Kudos to Senator Charlie Dean along with four other Florida Senators who have drafted a proposed bill aimed at protecting and enhancing Florida’s dying springs, and really, our fresh groundwater resources for drinking, irrigation and industry use. Senator Dean in a recent presentation at the annual meeting of the Friends of the Crystal River Wildlife Management Refuge Complex, explained the bill he was instrumental in drafting. He cited the proposed bill as long overdue and the “right thing to do” for our State. These five Senators and their proposed bill need our strong support through citizen letters and phone calls to elected officials, such as our Governor and other senators and representatives. Senator Dean along with getting his proposed bill passed, will need to fight to quash HB 703. Patronis’ bill opens the door to the old days in Florida----totally unmanaged growth along with an apparent path to privatization of our water resources. Guess who is already strongly lobbying against Senator Dean’s bill? You got it---lobbyists for agricultural and development interests.
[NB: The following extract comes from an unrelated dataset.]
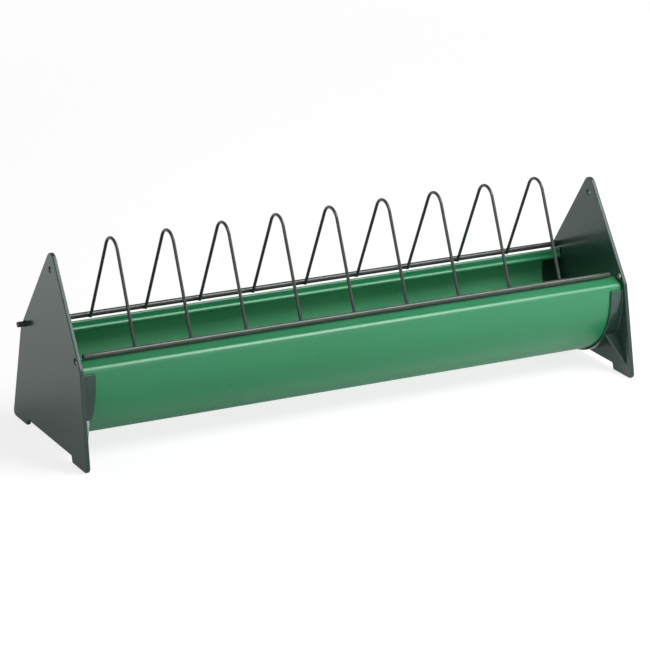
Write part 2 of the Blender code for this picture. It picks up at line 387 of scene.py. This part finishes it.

Don’t get me wrong, I personally like agricultural, chamber of commerce, industry and home builder folks----many of us have relatives and good friends in these groups. I like Representative Patronis; several of us met with him this past summer to express our concerns about his bill that passed last year, further weakening water management districts in Florida. I like jobs being created here in Florida and good pay for employees. Positive cash flow into our state is probably good. BUT, if we mess up what brings people and businesses to our beautiful and unique State, its water and its environment, we can kiss it all good-bye. Selling or polluting our natural resources for the highest bidder, to get re-elected as governor or attorney general or legislator; or to bring big bucks to a few folks to the detriment of a long term healthy Florida is dead wrong. Maybe many have never seen a Florida spring in the wild and maybe some could care less about “the environment” but we taxpayers will pay the bill to try to fix the mess if our water is not properly managed NOW. We have got to help Senator Dean get his bill passed and kill House Bill 703.